The cold weather months in the northern parts of the country can be brutal; that’s why many retirees migrate south to spend their winters along the Gulf Coast or in the southern states. These snowbirds spend their winters basking in the warm weather, then return home to the north for the summer months.
Hubert “Sonny” Massey, a Business instructor and advisor at South University’s Savannah school, says snowbirds generally begin to head south after Labor Day and stay through the spring.
While Florida is most popular state for snowbirds to flock to during the cold months, Massey says that many prefer locations in North Carolina, South Carolina, Georgia, and the Gulf coast of Alabama.
Massey says revenue from both the snowbird population and tourism in general is very important to businesses in these warm weather regions of the country.
“Some businesses actually schedule their operating times based on population ebbs and flows,” Massey says. “Many local businesses close when the snowbirds leave and re-open when they are expected to arrive.”
Massey says some areas see a drastic increase in population and economic activity when the snowbirds arrive.
Many local businesses close when the snowbirds leave and re-open when they are expected to arrive.
“I know the area around southwest Florida still shows a marked difference,” Massey says.
Enjoying the Warm Weather Along the Gulf Coast
Howard and Helen Wise have been spending their winters along the Gulf Coast of Alabama to seek refuge from the cold weather in Pennsylvania for the past 15 years.
“We get there before New Year’s and stay until term break [in] mid-March when rents increase,” Howard Wise says.
Wise says that snowbirds make up a significant amount of the population of Baldwin County, which is along the Gulf Coast of Alabama, during the months of January through April. He says this is a big economic help to the area.
Wise says snowbirds also sponsor a number of events for local charities, to raise funds for places such as the libraries, the zoo, and the fire departments.
The Wises are members of the Pennsylvania Snowbird Club, where they socialize with other snowbirds visiting the Gulf Coast of Alabama during the cold weather months.

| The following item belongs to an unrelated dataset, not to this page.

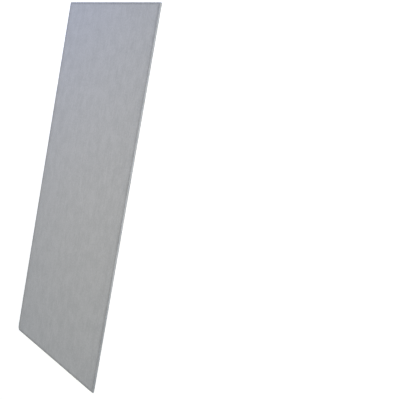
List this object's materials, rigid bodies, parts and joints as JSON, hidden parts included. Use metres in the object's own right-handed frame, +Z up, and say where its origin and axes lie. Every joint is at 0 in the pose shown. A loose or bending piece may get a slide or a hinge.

Snowbird club members participate in a number of activities together, while supporting local businesses.
Wise says the club has weekly meetings at Hazel’s, a restaurant in Orange Beach, Alabama.
“We get hugs when we arrive and tears flow when we leave,” Wise says. “Local businesses tell us that they appreciate snowbirds and, in particular after the oil spill, businesses were very glad to see us back.”
Snowbirds Enjoy the Florida Sun
Paul and Nancy Hewitt head to their winter home of Destin, Florida, each year to escape the cold weather in their hometown of Sauble Beach, Ontario, Canada.
The Hewitts joined the Destin Snowbird Club eight years ago, and Nancy serves as the group’s publicity director.
“The majority of our members spend three months in the area,” Nancy Hewitt says.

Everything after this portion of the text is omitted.